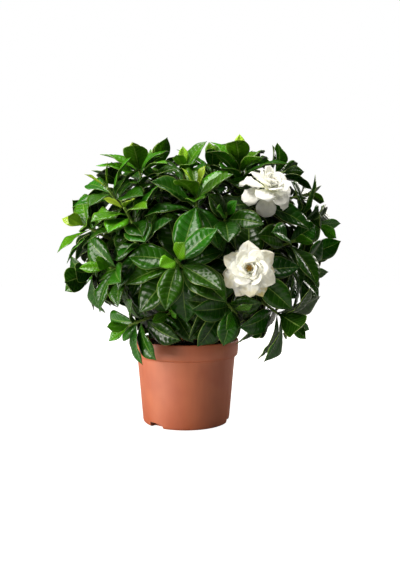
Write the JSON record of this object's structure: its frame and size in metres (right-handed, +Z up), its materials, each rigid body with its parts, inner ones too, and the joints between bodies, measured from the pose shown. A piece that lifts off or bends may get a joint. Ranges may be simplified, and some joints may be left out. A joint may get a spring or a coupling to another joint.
{
  "type": "potted gardenia",
  "caption": "Bushy evergreen gardenia with glossy leaves and double white blooms, rooted in soil in a round tapered plastic nursery pot.",
  "frame": {"origin": "middle of the pot's flat underside", "axes": "+Z up along the pot's axis, -Y towards the plant's front, where its blooms are, +X to the right seen from the front"},
  "size_m": [0.3229, 0.2777, 0.3256],
  "materials": {
    "pot": "moulded polypropylene, terracotta-coloured, fine satin grain",
    "soil": "moist dark peat compost, crumbly",
    "bark": "young grey-brown bark, matt",
    "foliage": "waxy glossy dark green leaf, raised between its veins",
    "petal": "thick creamy white petal, soft sheen",
    "heart": "brownish yellow stamens, powdery"
  },
  "bodies": {
    "root": {"pot": "pot", "soil": "soil", "wood_front_left": "bark", "wood_front_right": "bark", "wood_back_left": "bark", "wood_back_right": "bark", "upper_bloom": "petal", "upper_bloom_heart": "heart", "lower_bloom": "petal", "lower_bloom_heart": "heart", "shoot_front_rosette": "foliage", "shoot_under_upper_bloom": "petal", "shoot_under_lower_bloom": "petal", "shoot_left_cup": "foliage", "shoot_left_crown": "foliage", "shoot_left_brow": "foliage", "shoot_crown_left": "foliage", "shoot_brow": "foliage", "shoot_crown_right": "foliage", "shoot_crown_far_right": "foliage", "shoot_middle_dark": "foliage", "shoot_middle_left": "foliage", "shoot_right_shoulder": "foliage", "shoot_right_upper": "foliage", "shoot_right_crown": "foliage", "shoot_right_droop": "foliage", "shoot_right_skirt": "foliage", "shoot_front_skirt": "foliage", "shoot_left_droop": "foliage", "shoot_left_skirt": "foliage", "shoot_left_low_front": "foliage", "shoot_front_low": "foliage", "shoot_crown_middle": "foliage", "shoot_crown_middle_left": "foliage", "shoot_back_crown_left": "foliage", "shoot_back_crown_right": "foliage", "shoot_back_left_upper": "foliage", "shoot_back_middle_upper": "foliage", "shoot_back_right_upper": "foliage", "shoot_back_left": "foliage", "shoot_back_middle": "foliage", "shoot_back_right": "foliage", "shoot_right_back": "foliage", "shoot_left_back": "foliage", "shoot_back_skirt_left": "foliage", "shoot_back_skirt_right": "foliage", "shoot_crown_back_right": "foliage", "shoot_crown_front": "foliage", "shoot_inner_left": "foliage"}
  },
  "joints": []
}
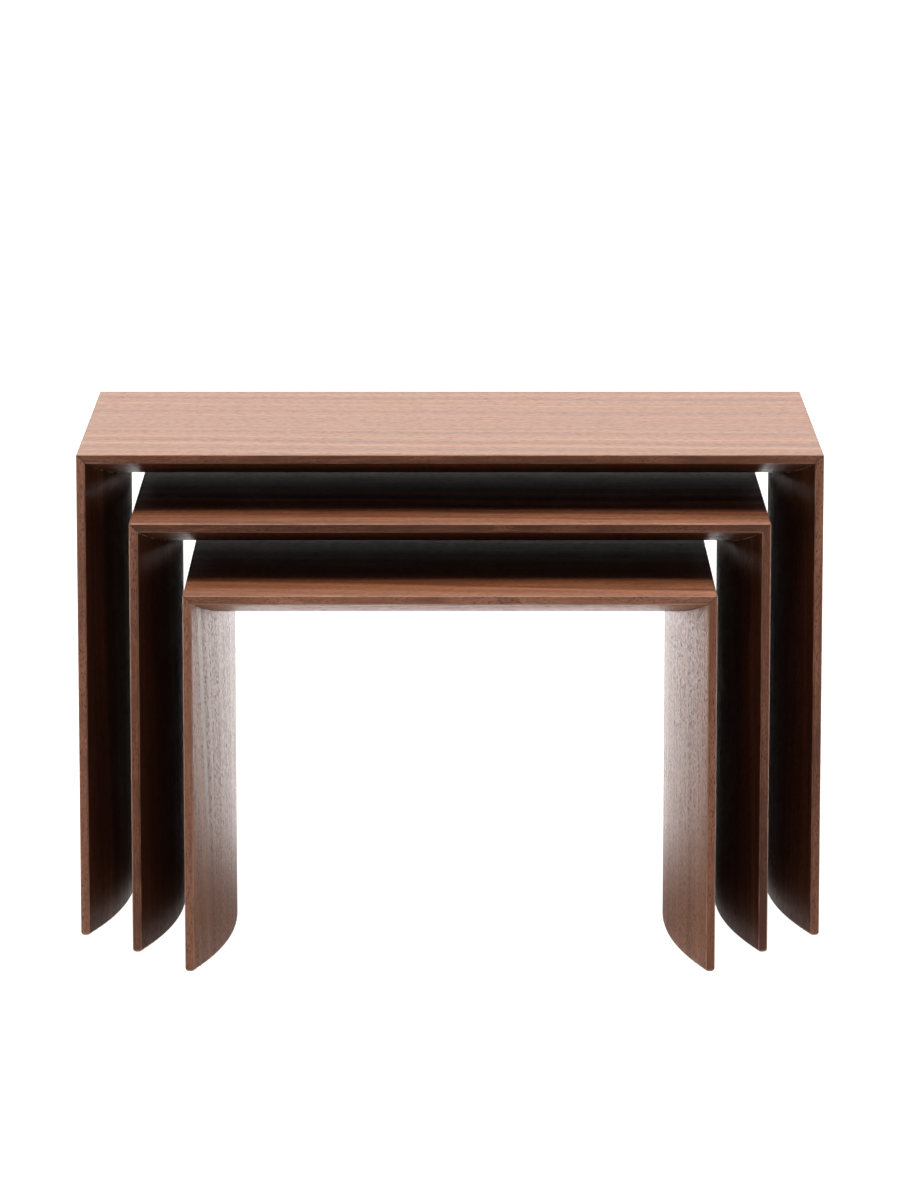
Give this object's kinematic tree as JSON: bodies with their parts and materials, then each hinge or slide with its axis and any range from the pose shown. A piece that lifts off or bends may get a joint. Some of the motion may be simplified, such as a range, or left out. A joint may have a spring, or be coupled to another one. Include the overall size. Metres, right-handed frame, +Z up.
{
  "type": "nesting tables",
  "caption": "Nest of three low walnut tables, each an arch of three mitred panels, flat outside and bulging inside, that slide out from under one another.",
  "frame": {"origin": "on the floor, at the centre of the box that holds the whole nest as it stands at rest", "axes": "+Z up, +X to the right along the tables' widths, -Y to the front, the way the smaller tables pull out"},
  "size_m": [0.7, 0.541, 0.4635],
  "materials": {
    "walnut_veneer": "satin lacquered walnut veneer, straight grain",
    "walnut_lipping": "satin lacquered solid walnut",
    "core_board": "raw machined board",
    "birch_tongue": "raw birch plywood",
    "felt_glide": "pressed felt"
  },
  "bodies": {
    "large_table": {"large_glides": "felt_glide", "large_left_back_lipping": "walnut_lipping", "large_left_core": "core_board", "large_left_foot_lipping": "walnut_lipping", "large_left_front_lipping": "walnut_lipping", "large_left_inner_veneer": "walnut_veneer", "large_left_outer_veneer": "walnut_veneer", "large_mitre_tongues": "birch_tongue", "large_right_back_lipping": "walnut_lipping", "large_right_core": "core_board", "large_right_foot_lipping": "walnut_lipping", "large_right_front_lipping": "walnut_lipping", "large_right_inner_veneer": "walnut_veneer", "large_right_outer_veneer": "walnut_veneer", "large_top_back_lipping": "walnut_lipping", "large_top_core": "core_board", "large_top_front_lipping": "walnut_lipping", "large_top_inner_veneer": "walnut_veneer", "large_top_outer_veneer": "walnut_veneer"},
    "medium_table": {"medium_glides": "felt_glide", "medium_left_back_lipping": "walnut_lipping", "medium_left_core": "core_board", "medium_left_foot_lipping": "walnut_lipping", "medium_left_front_lipping": "walnut_lipping", "medium_left_inner_veneer": "walnut_veneer", "medium_left_outer_veneer": "walnut_veneer", "medium_mitre_tongues": "birch_tongue", "medium_right_back_lipping": "walnut_lipping", "medium_right_core": "core_board", "medium_right_foot_lipping": "walnut_lipping", "medium_right_front_lipping": "walnut_lipping", "medium_right_inner_veneer": "walnut_veneer", "medium_right_outer_veneer": "walnut_veneer", "medium_top_back_lipping": "walnut_lipping", "medium_top_core": "core_board", "medium_top_front_lipping": "walnut_lipping", "medium_top_inner_veneer": "walnut_veneer", "medium_top_outer_veneer": "walnut_veneer"},
    "small_table": {"small_glides": "felt_glide", "small_left_back_lipping": "walnut_lipping", "small_left_core": "core_board", "small_left_foot_lipping": "walnut_lipping", "small_left_front_lipping": "walnut_lipping", "small_left_inner_veneer": "walnut_veneer", "small_left_outer_veneer": "walnut_veneer", "small_mitre_tongues": "birch_tongue", "small_right_back_lipping": "walnut_lipping", "small_right_core": "core_board", "small_right_foot_lipping": "walnut_lipping", "small_right_front_lipping": "walnut_lipping", "small_right_inner_veneer": "walnut_veneer", "small_right_outer_veneer": "walnut_veneer", "small_top_back_lipping": "walnut_lipping", "small_top_core": "core_board", "small_top_front_lipping": "walnut_lipping", "small_top_inner_veneer": "walnut_veneer", "small_top_outer_veneer": "walnut_veneer"}
  },
  "joints": [
    {"name": "medium_slide", "type": "slide", "parent": "large_table", "child": "medium_table", "axis": [0, -1, 0], "range_m": [-0.066, 0.4]},
    {"name": "small_slide", "type": "slide", "parent": "large_table", "child": "small_table", "axis": [0, -1, 0], "range_m": [-0.141, 0.76]}
  ]
}
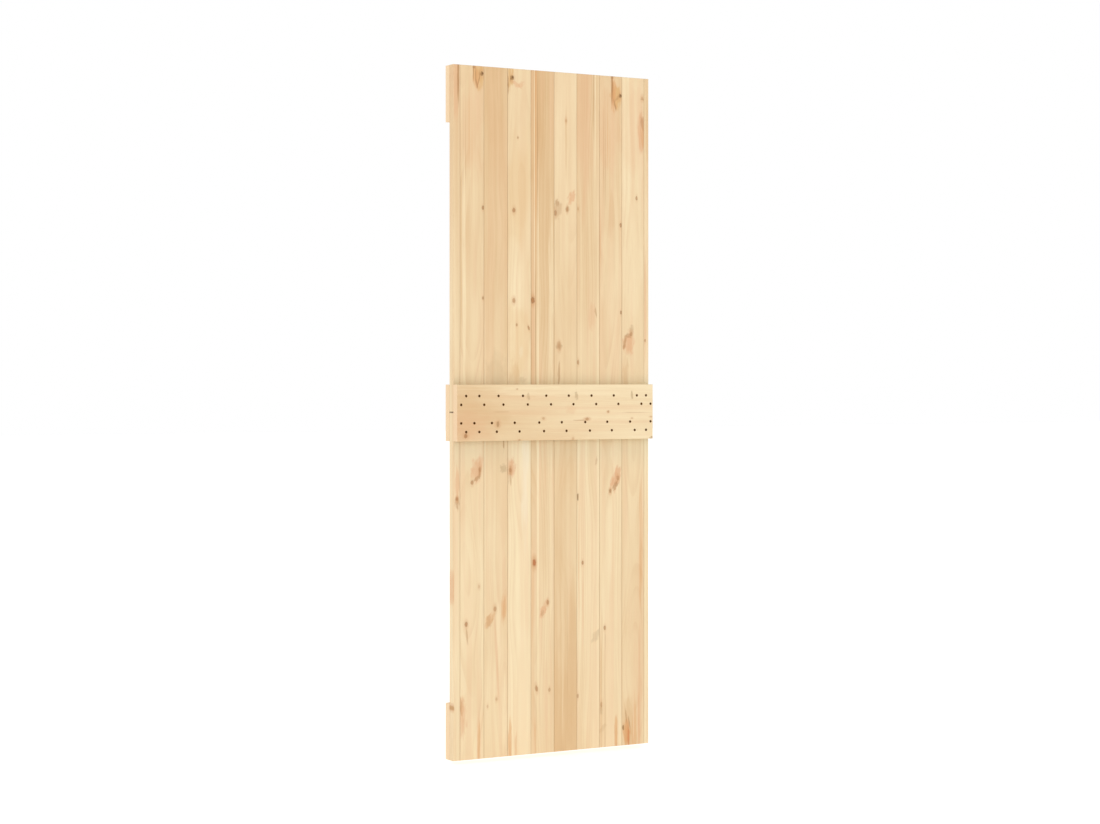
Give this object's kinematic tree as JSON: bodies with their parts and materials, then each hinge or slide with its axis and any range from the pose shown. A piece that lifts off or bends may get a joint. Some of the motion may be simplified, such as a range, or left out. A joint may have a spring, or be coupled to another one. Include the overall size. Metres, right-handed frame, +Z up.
{
  "type": "wooden sliding door",
  "caption": "Unfinished softwood sliding door leaf of upright tongue-and-groove boards held by horizontal battens on the front and back.",
  "frame": {"origin": "middle of the top edge, where the hangers carry the leaf, in the middle of the boards' thickness", "axes": "+X across the door to the right as seen from the front, +Y from the front to the back, +Z up"},
  "size_m": [0.7, 0.075, 2.1],
  "materials": {
    "boards": "planed and sanded bare softwood, matt",
    "battens": "planed and sanded bare softwood, matt"
  },
  "bodies": {
    "root": {"left_edge_strip": "boards", "board_1": "boards", "board_2": "boards", "board_3": "boards", "board_4": "boards", "board_5": "boards", "board_6": "boards", "board_7": "boards", "board_8": "boards", "right_edge_strip": "boards", "front_middle_batten": "battens", "back_top_batten": "battens", "back_middle_batten": "battens", "back_bottom_batten": "battens"}
  },
  "joints": []
}
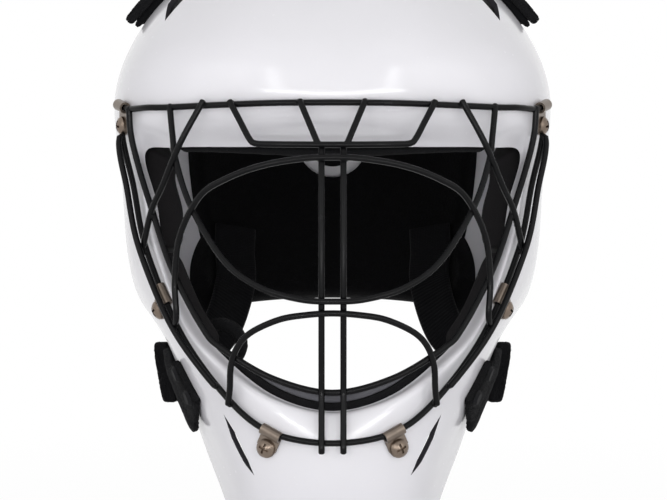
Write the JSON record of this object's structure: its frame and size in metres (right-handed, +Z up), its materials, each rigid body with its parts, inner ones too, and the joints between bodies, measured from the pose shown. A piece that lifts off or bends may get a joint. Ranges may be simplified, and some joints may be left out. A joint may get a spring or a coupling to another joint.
{
  "type": "goalie helmet",
  "caption": "White goalie helmet with a black wire face cage, foam pads, elastic straps and a back plate that swings open.",
  "frame": {"origin": "on the ground under the middle of the helmet, as worn and upright", "axes": "+Z up, the face looks along -Y, +X is the right side as seen from the front"},
  "size_m": [0.2272, 0.2796, 0.3179],
  "materials": {
    "shell": "gloss",
    "lining": "matt felt",
    "loop_fabric": "matt loop pile",
    "grey_foam": "matt closed-cell foam",
    "foam": "matt closed-cell foam",
    "screw": "dull nickel",
    "nut": "zinc",
    "rivet": "matt black",
    "clip": "dull nickel",
    "buckle": "matt black",
    "strap": "woven elastic",
    "wire": "satin black powder coat"
  },
  "bodies": {
    "mask": {"mask_shell": "shell", "brow_pad": "foam", "sweatband": "loop_fabric", "crown_pad": "foam", "temple_pad_left": "foam", "temple_pad_right": "foam", "cheek_pad_left": "foam", "cheek_pad_right": "foam", "chin_band": "loop_fabric", "chin_foam": "grey_foam", "top_bar": "wire", "inner_frame_wire": "wire", "rim_wire": "wire", "upper_eye_arch": "wire", "lower_eye_arc": "wire", "mouth_arch": "wire", "upright_bar_left": "wire", "upright_bar_right": "wire", "brow_bar": "wire", "brow_strut_left": "wire", "brow_strut_right": "wire", "side_brace_left": "wire", "side_brace_right": "wire", "outer_wire_left": "wire", "outer_wire_right": "wire", "temple_clip_left": "clip", "temple_clip_right": "clip", "cheek_clip_left": "clip", "cheek_clip_right": "clip", "chin_clip_left": "clip", "chin_clip_right": "clip", "clip_screws": "screw", "clip_nuts": "nut", "top_strap_left": "strap", "top_strap_right": "strap", "top_tab_left": "strap", "top_tab_right": "strap", "jaw_tab_left": "strap", "jaw_tab_right": "strap", "jaw_buckle_left": "buckle", "jaw_buckle_right": "buckle", "jaw_strap_left": "strap", "jaw_strap_right": "strap", "side_elastic_left": "strap", "side_elastic_right": "strap", "strap_loop": "strap", "mask_rivets": "rivet"},
    "back": {"back_plate": "shell", "back_lining": "lining", "lining_plug": "lining", "plate_rivets": "rivet"}
  },
  "joints": [
    {"name": "back_hinge", "type": "hinge", "parent": "mask", "child": "back", "pos_m": [0, 0.05, 0.288], "axis": [1, 0, 0], "range_deg": [0, 28], "deforming": ["top_strap_left", "top_strap_right", "side_elastic_left", "side_elastic_right"]}
  ]
}
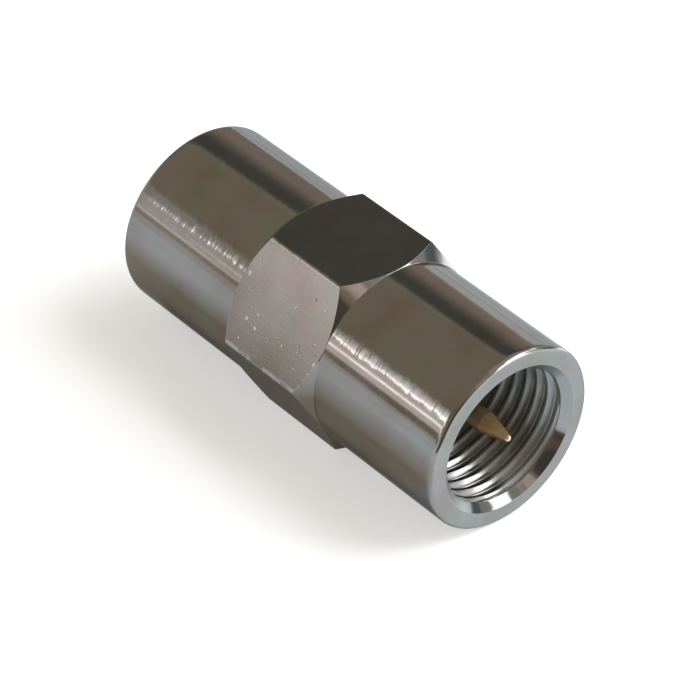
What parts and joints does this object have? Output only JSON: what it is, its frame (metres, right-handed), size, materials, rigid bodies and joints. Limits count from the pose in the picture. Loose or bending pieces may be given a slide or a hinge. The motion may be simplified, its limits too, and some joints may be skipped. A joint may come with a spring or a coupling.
{
  "type": "fme adapter",
  "caption": "Straight coaxial adapter with an internally threaded socket and a pointed pin at each end, and a hexagonal grip in the middle.",
  "frame": {"origin": "on the axis, at the middle of the length", "axes": "+X along the axis towards the front mouth, +Z square to a flat of the hexagon, so that the adapter lies on the opposite flat"},
  "size_m": [0.0232, 0.0116, 0.01],
  "materials": {
    "nickel_plate": "bright nickel plating over turned brass, with fine tool marks round the barrels",
    "gold_plate": "gold plating over turned brass",
    "insulator": "turned white fluoropolymer, waxy"
  },
  "bodies": {
    "root": {"body": "nickel_plate", "centre_contact": "gold_plate", "front_insulator": "insulator", "rear_insulator": "insulator"}
  },
  "joints": []
}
--- --- ---
Work to do — Gather all lines with the string "hinge" from the data.

Solution to the exercise —
Give this object's kinematic tree as JSON: bodies with their parts and materials, then each hinge or slide with its axis and any range from the pose shown. A piece that lifts off or bends may get a joint. Some of the motion may be simplified, such as a range, or left out. A joint may have a spring, or be coupled to another one. Include the overall size. Metres, right-handed frame, +Z up.
Give this object's kinematic tree as JSON: bodies with their parts and materials, then each hinge or slide with its axis and any range from the pose shown. A piece that lifts off or bends may get a joint. Some of the motion may be simplified, such as a range, or left out. A joint may have a spring, or be coupled to another one. Include the overall size. Metres, right-handed frame, +Z up.
    {"name": "back_hinge", "type": "hinge", "parent": "mask", "child": "back", "pos_m": [0, 0.05, 0.288], "axis": [1, 0, 0], "range_deg": [0, 28], "deforming": ["top_strap_left", "top_strap_right", "side_elastic_left", "side_elastic_right"]}
What parts and joints does this object have? Output only JSON: what it is, its frame (metres, right-handed), size, materials, rigid bodies and joints. Limits count from the pose in the picture. Loose or bending pieces may be given a slide or a hinge. The motion may be simplified, its limits too, and some joints may be skipped. A joint may come with a spring or a coupling.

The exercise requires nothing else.